It was a bitter winter. My gesture of support amounted to dragging around a heavy gas heater and a spare canister. The scene inside the boarded-up building was nostalgic, taking me straight back to the squatters of Redbridge in the late 1960s and the M11 extension protesters I’d visited during my Lights Out for the Territory wanderings in the 1980s. The certainty of defeat was ameliorated by lifeboat humour: hatches battened down, in it together, sharing a brew. Roll-ups. Caps and gloves indoors. Radio on. And a constant procession of image-makers. That was the difference now. The small group, enduring the elements, paying their respects to a building that would very soon disappear, appreciated that they were performing in a documentary. Crews arrived from Holland, Germany, Italy. Tony Platia, squat, hunched, zipped into black leather, stood beside the bespectacled, stocking-capped Arthur Shutter, spokesman for the occupying guerrillas. Emblems of a suppressed history.
After the first invasion by bailiffs and council-approved heavies, the squatters regrouped, waited, then moved in for a second time on Boxing Day. They repaired much of the damage and kept guard in shifts to repel the demolition crew.
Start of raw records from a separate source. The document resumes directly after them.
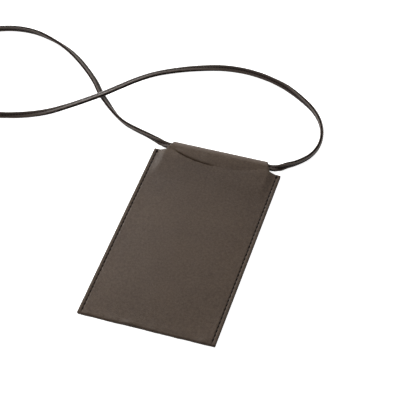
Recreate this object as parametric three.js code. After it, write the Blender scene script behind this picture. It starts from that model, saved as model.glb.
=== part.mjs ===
// Neck pouch: a flat leather pouch with a strap tunnel across its top, lying on its back, and its neck strap.
// Millimetres, +Z up. The origin is on the surface that it lies on, under the middle of the pouch with its tunnel.
// +Y runs along the pouch towards the tunnel, +X to the right of someone who reads it with the tunnel at the top.
import * as THREE from "three";

// Driving dimensions
const bodyWidth = 110;
const bodyLength = 187;
const tunnelReach = 11; // the tunnel's crest stands this far past the pouch's top corners
const leather = 1.3;
const gap = 0.3;
const strapWidth = 5.2;
const strapThickness = 2.8; // two layers of leather
const seamInset = 3; // the side seams, in from the edges
const seamEndInset = 1; // and in from the pouch's foot and top corners
const threadWidth = 0.7;

// Heights and places worked out from them
const bottomY = -(bodyLength + tunnelReach) / 2;
const cornerY = bottomY + bodyLength;
const crestY = cornerY + tunnelReach;
const frontLow = leather + gap; // underside of the front leather where it lies on the back
const bottomBendRadius = leather + gap / 2;
const cavityHeight = strapThickness + 2 * gap;
const tunnelBendRadius = leather + cavityHeight / 2;
const bottomBendY = bottomY + bottomBendRadius;
const tunnelBendY = crestY - tunnelBendRadius;

// The tab that makes the tunnel is narrower than the pouch, and narrowest at its crest
const tabRootHalf = 45.6;
const tabCrestHalf = 41.5;
const lapHalf = 45;
const lapEndHalf = 40;
const lapEndY = cornerY - 12;
const slopeTopY = cornerY + 3.3;
const slopeFootY = cornerY + 0.2;

// The mouth: the front leather's top edge, straight at its ends, with a shallow scoop between
const scoopHalf = 38;
const scoopDepth = 8;

// The front leather's shape over what lies under it
const crownHeight = 0.9;
const crownHalf = 50;
const crownRun = 40; // the crown grows over this length from the foot
const mouthRise = leather + gap;
const riseStartY = lapEndY - 24;
const riseFullY = lapEndY - 4;
const riseInnerHalf = 46.2;
const riseOuterHalf = 51;

// The strap
const tunnelStrapHalf = 41;
const strapTunnelY = crestY - 5;
const strapTunnelZ = leather + gap + strapThickness / 2;
const strapEnd = tunnelStrapHalf + gap;
const strapChamfer = 0.5;
const strapStep = 12;
const coilCenter = new THREE.Vector2(-253, 113);
const coilMeanRadius = 26.1;
const coilBand = 9.3;
const coilHeight = strapWidth;

const bodyColor = 0x574c43;
const strapColor = 0x5a504b;
const threadColor = 0x1e1a18;

const object = new THREE.Group();
object.name = "neck_pouch";

function addMesh(name, geometry, color, roughness = 0.6) {
  const material = new THREE.MeshStandardMaterial({ color, roughness, metalness: 0 });
  const mesh = new THREE.Mesh(geometry, material);
  mesh.name = name;
  object.add(mesh);
  return mesh;
}

function shapeOf(points) {
  return new THREE.Shape(points.map(([x, y]) => new THREE.Vector2(x, y)));
}

function plate(points, thickness) {
  return new THREE.ExtrudeGeometry(shapeOf(points), { depth: thickness, bevelEnabled: false });
}

// A profile drawn in (y, z), extruded along X and centred on it
function extrudeAcross(points, width) {
  const geometry = plate(points, width);
  geometry.applyMatrix4(new THREE.Matrix4().makeBasis(
    new THREE.Vector3(0, 1, 0),
    new THREE.Vector3(0, 0, 1),
    new THREE.Vector3(1, 0, 0),
  ));
  geometry.translate(-width / 2, 0, 0);
  return geometry;
}

function smoothstep(value, low, high) {
  return THREE.MathUtils.smoothstep(value, low, high);
}

// Points of an arc about (y, z), angles in degrees from +Y towards +Z
function arc(centerY, centerZ, radius, from, to, steps) {
  const points = [];
  for (let i = 0; i <= steps; i += 1) {
    const angle = THREE.MathUtils.degToRad(from + ((to - from) * i) / steps);
    points.push([centerY + radius * Math.cos(angle), centerZ + radius * Math.sin(angle)]);
  }
  return points;
}

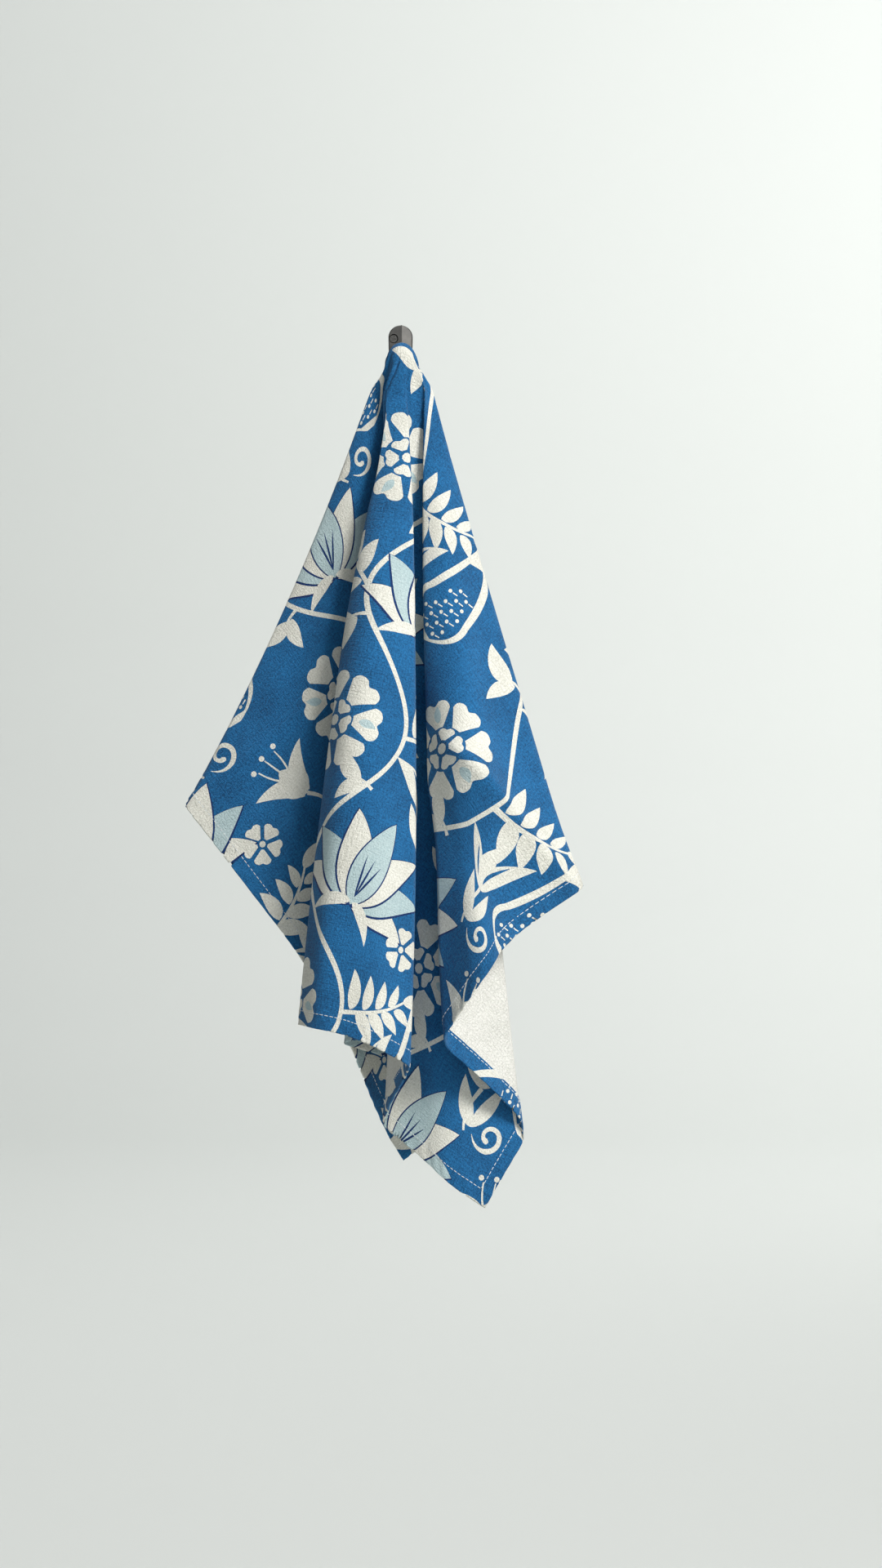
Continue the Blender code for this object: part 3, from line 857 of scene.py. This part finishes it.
THREAD = 0.0007                         # from one thread to the next
THREAD_TURNS = 2 * math.pi / THREAD


def cotton(name, light, dark, grain=1.0):
    """Crepe-woven cotton in one ink: small pebbles with fine creases between them, thicker threads
    both ways, and faintly uneven dye. Its colour also carries painted light on the raised pebbles
    and painted shade in the creases between them."""
    s = Shader(name, Roughness=0.88, Sheen_Weight=0.1, Sheen_Roughness=0.5,
               Specular_IOR_Level=0.25)
    flat = s.add("ShaderNodeUVMap", {"uv_map": "Cloth"})
    across, along = (s.add("ShaderNodeSeparateXYZ", None, [flat], out) for out in ("X", "Y"))
    threads = (across * THREAD_TURNS).sine() * (along * THREAD_TURNS).sine()

    def noise(x, y, detail):
        place = s.add("ShaderNodeMapping", values=[flat], Scale=(x, y, 1))
        return s.add("ShaderNodeTexNoise", {"noise_dimensions": "2D"}, Vector=place, Scale=1.0,
                     Detail=detail)

    slubs = (noise(1300, 90, 2) + noise(80, 1300, 2) - 1.0) * 2.0
    sway = s.add("ShaderNodeTexNoise", {"noise_dimensions": "2D"}, out="Color", Vector=flat,
                 Scale=300.0)
    swayed = s.add("ShaderNodeVectorMath", {"operation": "MULTIPLY_ADD"},
                   [sway, (0.0024, 0.0024, 0), flat])
    cell_edge = s.add("ShaderNodeTexVoronoi", {"feature": "DISTANCE_TO_EDGE",
                                               "voronoi_dimensions": "2D"},
                      Vector=swayed, Scale=440.0)
    creases = s.add("ShaderNodeClamp", None, [1.0 - cell_edge * 5.0])
    pebbles = noise(620, 620, 2) - 0.5
    specks = noise(1500, 1500, 1) - 0.5
    dye = noise(26, 31, 3) - 0.5
    # The tone is painted light on the raised pebbles and painted shade in the creases between them;
    # the slubs, specks and dye vary the ink itself.
    tone = (0.60 + slubs * 0.35 + pebbles * 1.1 + specks * 1.1 + dye * 0.8
            - creases * 0.26 * grain)
    height = threads * 0.2 + slubs * 0.6 + pebbles * 1.7 + specks * 0.8 - creases * 0.6 * grain
    bump = s.add("ShaderNodeBump", None, Strength=0.6, Distance=0.0006, Height=height)
    clamp = s.add("ShaderNodeClamp", None, [tone])
    return s.finish(s.mix(clamp, rgb(*dark), rgb(*light)), normal=bump)


def cloth_materials():
    """The four inks in the order of INKS, and the unprinted back."""
    return [cotton("printed_ground", (35, 117, 176), (16, 72, 116)),
            cotton("printed_cream", (244, 243, 234), (210, 209, 198)),
            cotton("printed_teal", (198, 217, 219), (166, 190, 195)),
            cotton("printed_navy", (26, 64, 122), (10, 36, 82)),
            cotton("unprinted_back", (244, 243, 238), (208, 208, 201), grain=1.4)]


def thread():
    """Off-white sewing thread."""
    s = Shader("sewing_thread", Roughness=0.6, Sheen_Weight=0.2)
    place = s.add("ShaderNodeTexCoord", out="Object")
    noise = s.add("ShaderNodeTexNoise", None, Vector=place, Scale=900.0)
    return s.finish(s.mix(noise, rgb(206, 212, 214), rgb(240, 242, 242)))


def gunmetal():
    """Blackened steel: dark, a little uneven, brighter where it is rubbed."""
    s = Shader("gunmetal", Metallic=0.85, Roughness=0.42)
    place = s.add("ShaderNodeTexCoord", out="Object")
    cloud = s.add("ShaderNodeTexNoise", None, Vector=place, Scale=160.0, Detail=4.0)
    grain = s.add("ShaderNodeTexNoise", None, Vector=place, Scale=2600.0, Detail=2.0)
    bump = s.add("ShaderNodeBump", None, Strength=0.25, Distance=0.0002, Height=grain)
    return s.finish(s.mix(cloud, rgb(92, 91, 90), rgb(140, 138, 134)),
                    roughness=cloud * 0.3 + 0.28, normal=bump)


def screw_steel():
    """Dull steel, blackened where dirt lies, with bright rubbed spots."""
    s = Shader("screw_steel", Metallic=0.95, Roughness=0.35)
    place = s.add("ShaderNodeTexCoord", out="Object")
    cloud = s.add("ShaderNodeTexNoise", None, Vector=place, Scale=900.0, Detail=3.0)
    return s.finish(s.mix(cloud, rgb(58, 57, 55), rgb(138, 136, 132)),
                    roughness=cloud * 0.3 + 0.2)


# ---------------------------------------------------------------- pieces

def piece(name, mesh, *materials):
    """An object that belongs to the part."""
    ob = bpy.data.objects.new(name, mesh)
    bpy.context.scene.collection.objects.link(ob)
    for mat in materials:
        mesh.materials.append(mat)
    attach(ob, "root")
    return ob


STITCH_PITCH, STITCH_LONG, STITCH_HALF_WIDE = 0.0036, 0.0027, 0.00022
STITCH_SUNK, STITCH_ENDS, STITCH_HIGH = -0.00015, 0.00003, 0.00019      # off the cloth's face


def one_stitch():
    """A padded dash: -1 to 1 along it and across it, and from 0 at its foot to 1 at its top."""
    bm = bmesh.new()
    bmesh.ops.create_grid(bm, x_segments=3, y_segments=1, size=1)
    for v in bm.verts:
        if abs(v.co.x) < 0.9:
            v.co.x *= 1.5
        else:
            v.co.y *= 0.5
    grown = bmesh.ops.extrude_face_region(bm, geom=bm.faces[:])["geom"]
    bmesh.ops.translate(bm, verts=[g for g in grown if isinstance(g, bmesh.types.BMVert)],
                        vec=(0, 0, 1))
    mesh = bpy.data.meshes.new("one_stitch")
    bm.to_mesh(mesh)
    bm.free()
    return mesh


def seam():
    """The middle of each stitch of the hems on the flat cloth, and the way it points."""
    left, right = -CUT_LEFT + STITCH_LINE, CUT_RIGHT - STITCH_LINE
    down, up = -CUT_DOWN + STITCH_LINE, CUT_UP - STITCH_LINE
    corners = np.array(((left, down), (right, down), (right, up), (left, up)))
    middles, ways = [], []
    for a, b in zip(corners, np.roll(corners, -1, axis=0)):
        long = np.linalg.norm(b - a)
        count = int(long / STITCH_PITCH)
        middles += [a + (b - a) * (k + 0.5) / count for k in range(count)]
        ways += [(b - a) / long] * count
    return np.array(middles), np.array(ways)


def stitches(hang):
    """The running seam of the hems, on both faces: copies of one stitch laid on the cloth."""
    middles, ways = seam()
    stitch = one_stitch()
    shape = np.array([v.co for v in stitch.vertices])
    asides = np.stack([-ways[:, 1], ways[:, 0]], 1)
    flat = (middles[:, None] + ways[:, None] * shape[:, :1] * STITCH_LONG / 2
            + asides[:, None] * shape[:, 1:2] * STITCH_HALF_WIDE).reshape(-1, 2)
    top = np.where(np.abs(shape[:, 0]) < 0.9, STITCH_HIGH, STITCH_ENDS)
    height = np.tile(np.where(shape[:, 2] > 0.5, top, STITCH_SUNK), len(middles))[:, None]
    place, _, _, out = hang.lay(flat)
    bm = bmesh.new()
    for _ in range(2 * len(middles)):
        bm.from_mesh(stitch)
    laid = np.vstack([place + out * (HALF_CLOTH + height), place - out * (HEM_BACK + height)])
    for vert, at in zip(bm.verts, laid):
        vert.co = at
    bmesh.ops.recalc_face_normals(bm, faces=bm.faces)
    mesh = bpy.data.meshes.new("stitching")
    bm.to_mesh(mesh)
    bm.free()
    bpy.data.meshes.remove(stitch)
    mesh.shade_smooth()
    return mesh


hang = Hang()
towel = piece("towel_sheet", mesh_towel(hang), *cloth_materials())
stitching = piece("hem_stitching", stitches(hang), thread())
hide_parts("towel")

for node, finish in (("hook", gunmetal()), ("screw", screw_steel())):
    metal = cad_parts[node]
    metal.data.materials.clear()
    metal.data.materials.append(finish)

# ---------------------------------------------------------------- studio


def lamp(name, at, aim, size, power, colour):
    """A square soft light, its sides `size` metres and its power in watts."""
    light = bpy.data.lights.new(name, "AREA")
    light.size, light.energy, light.color = size, power, colour
    ob = bpy.data.objects.new(name, light)
    ob.location = at
    ob.rotation_euler = (Vector(aim) - Vector(at)).to_track_quat("-Z", "Y").to_euler()
    bpy.context.scene.collection.objects.link(ob)


FLOOR, FLOOR_HALF_WIDE, FLOOR_NEAR = -1.25, 14.0, -7.0   # its height, half width and near edge
SWEEP_AT, SWEEP_ROUND, SWEEP_TOP = 6.0, 2.0, 9.0        # where it turns up, its radius and top
TOWEL_MIDDLE = (0, 0, -0.3)


def pale_floor():
    """A pale floor that sweeps up far behind the towel."""
    bm = bmesh.new()
    edge = [bm.verts.new((x, FLOOR_NEAR, FLOOR)) for x in (-FLOOR_HALF_WIDE, FLOOR_HALF_WIDE)]
    here, at = [bm.edges.new(edge)], (FLOOR_NEAR, FLOOR)
    profile = ([(SWEEP_AT, FLOOR)]
               + [(SWEEP_AT + SWEEP_ROUND * math.sin(a), FLOOR + SWEEP_ROUND * (1 - math.cos(a)))
                  for a in np.radians((15, 30, 45, 60, 75, 90))]
               + [(SWEEP_AT + SWEEP_ROUND, SWEEP_TOP)])
    for y, z in profile:
        new = bmesh.ops.extrude_edge_only(bm, edges=here)["geom"]
        verts = [g for g in new if isinstance(g, bmesh.types.BMVert)]
        bmesh.ops.translate(bm, verts=verts, vec=(0, y - at[0], z - at[1]))
        here, at = [g for g in new if isinstance(g, bmesh.types.BMEdge)], (y, z)
    bmesh.ops.recalc_face_normals(bm, faces=bm.faces)
    mesh = bpy.data.meshes.new("floor")
    bm.to_mesh(mesh)
    bm.free()
    mesh.shade_smooth()
    s = Shader("pale_floor", Roughness=0.9)
    s.surface.inputs["Base Color"].default_value = rgb(225, 228, 225)
    mesh.materials.append(s.material)
    floor = bpy.data.objects.new("floor", mesh)
    bpy.context.scene.collection.objects.link(floor)


def studio():
    """A soft main light from the upper right, a weak fill, two lights on the sweep, and a sky."""
    lamp("main_light", (1.85, -2.1, 1.65), TOWEL_MIDDLE, 1.1, 122, (1, 0.985, 0.96))
    lamp("fill_light", (0.2, -3.4, 0.5), TOWEL_MIDDLE, 2.4, 11, (0.95, 0.98, 1))
    lamp("sweep_light", (0.5, 1.5, 5.0), (0.3, 7.5, 0.8), 4.0, 250, (1, 1, 0.99))
    lamp("side_sweep_light", (3.6, 4.2, 2.2), (1.1, 8.0, 1.3), 2.0, 120, (1, 1, 0.99))
    world = bpy.data.worlds.new("studio")
    world.use_nodes = True
    sky = world.node_tree.nodes["Background"].inputs
    sky["Color"].default_value, sky["Strength"].default_value = (0.88, 0.93, 0.95, 1), 0.17
    bpy.context.scene.world = world
    bpy.context.scene.view_settings.view_transform = "Standard"


CAMERA_AT = (0.0291, -2.2, HANG.z - 0.3132)     # level with the middle of the towel


def camera():
    """A level camera straight in front of the wall."""
    cam = bpy.data.cameras.new("camera")
    cam.sensor_fit, cam.sensor_height, cam.lens = "VERTICAL", 36.0, 70.1
    ob = bpy.data.objects.new("camera", cam)
    ob.location = CAMERA_AT
    ob.rotation_euler = (math.radians(90), 0, 0)
    bpy.context.scene.collection.objects.link(ob)
    bpy.context.scene.camera = ob


pale_floor()
studio()
camera()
They were allowed to shiver through the worst of the weather, cocooned in sleeping bags like economic migrants bivouacking in the shrubs of Victoria Park. There were about forty people sustaining the occupation, more customers than Tony would serve on a good morning. The roof was patched, the wrecked building creaked back to life.
I was coming through the market on my dawn circuit when they smashed the door down, evicted the squatters, ripped through stairs and roof, rendering the space uninhabitable: except by guard dogs. Whatever survived the assault stood as an ugly symbol, among the retro boutiques, estate agents, nice bookshops, wine bars and delicatessens of Broadway Market: a bunker dressed in razor wire, metal door sticky with flyers. The developer, a Citibank broker called Roger Wratten, has several active properties on this street, but the old café, promoted as a community theatre, stays empty. A scar and a blight behind the fruit and veg stall which was there before all this madness started.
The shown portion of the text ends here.